[Given task]: Would you quote the material below from its first line through the line containing "return np.array(point), np.array(normal)", exactly and with both ends included?

----

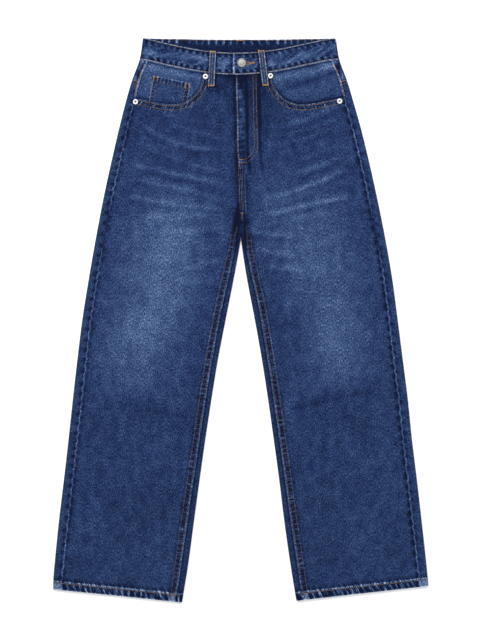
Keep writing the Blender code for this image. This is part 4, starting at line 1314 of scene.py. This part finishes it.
def seat(x, drop, under):
    """The cloth's point at a place, and the way out of it."""
    way = 1 if under else -1
    start = Vector((x, LENGTH / 2 - drop, -0.05 * way))
    point, normal, _, _ = surface.ray_cast(start, Vector((0, 0, way)))
    if point is None:
        return None, None
    return np.array(point), np.array(normal) * (1 if normal.z * way < 0 else -1)


def paced(line, pace):
    """Places at an even pace along a line, and the way it runs there."""
    line = np.asarray(line, float)
    arc = walked(line)
    count = max(int(round(arc[-1] / pace)), 1)
    middle = (np.arange(count) + 0.5) * arc[-1] / count
    behind, ahead = (
        points_at(*(np.interp(middle + step, arc, axis) for axis in line.T))
        for step in (-pace / 4, pace / 4)
    )
    way = ahead - behind
    return (ahead + behind) / 2, way / np.linalg.norm(way, axis=1)[:, None]


def sew(name, lines, thread, under=False, pace=STITCH, size=STITCH_SIZE, turn=0.0):
    """Rows of stitches along lines, each stitch turned from its row by an angle."""
    laid = []
    long, wide, high = size
    draw = np.random.default_rng(len(name))
    for line in lines:
        for place, way in zip(*paced(line, pace)):
            lean = turn + draw.normal(0, 0.05)
            c, s = math.cos(lean), math.sin(lean)
            way = np.array([way[0] * c - way[1] * s, way[0] * s + way[1] * c])
            ends = [seat(*(place + way * long * 0.4 * k), under) for k in (-1, 0, 1)]
            if any(point is None for point, _ in ends):
                continue
            run = ends[2][0] - ends[0][0]
            if abs(run[2]) > STITCH_STEP:
                continue
            run /= np.linalg.norm(run)
            beside = np.cross(ends[1][1], run)
            beside /= np.linalg.norm(beside)
            out = np.cross(run, beside)
            shape = stitch_points * (wide, high, long * draw.uniform(0.94, 1.06))
            middle = ends[1][0] + out * high * 0.12  # a little more of it out of the cloth than in
            laid.append(middle + shape @ np.array([beside, out, run]))
    starts = range(0, len(laid) * len(stitch_points), len(stitch_points))
    faces = [[start + corner for corner in face] for start in starts for face in stitch_faces]
    piece = stand(name, np.concatenate(laid).tolist(), [], faces)
    bpy.ops.mesh.normals_make_consistent(inside=False)
    bpy.ops.object.mode_set(mode="OBJECT")
    piece.data.shade_smooth()
    piece.data.materials.append(thread)
    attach(piece, "root")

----

[Correct response]:
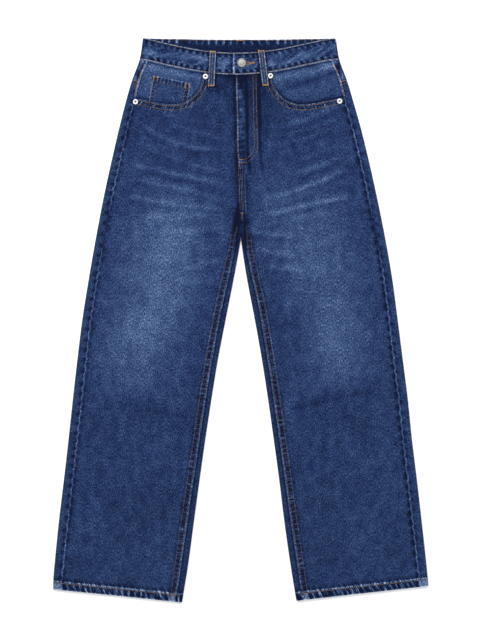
Keep writing the Blender code for this image. This is part 4, starting at line 1314 of scene.py. This part finishes it.
def seat(x, drop, under):
    """The cloth's point at a place, and the way out of it."""
    way = 1 if under else -1
    start = Vector((x, LENGTH / 2 - drop, -0.05 * way))
    point, normal, _, _ = surface.ray_cast(start, Vector((0, 0, way)))
    if point is None:
        return None, None
    return np.array(point), np.array(normal) * (1 if normal.z * way < 0 else -1)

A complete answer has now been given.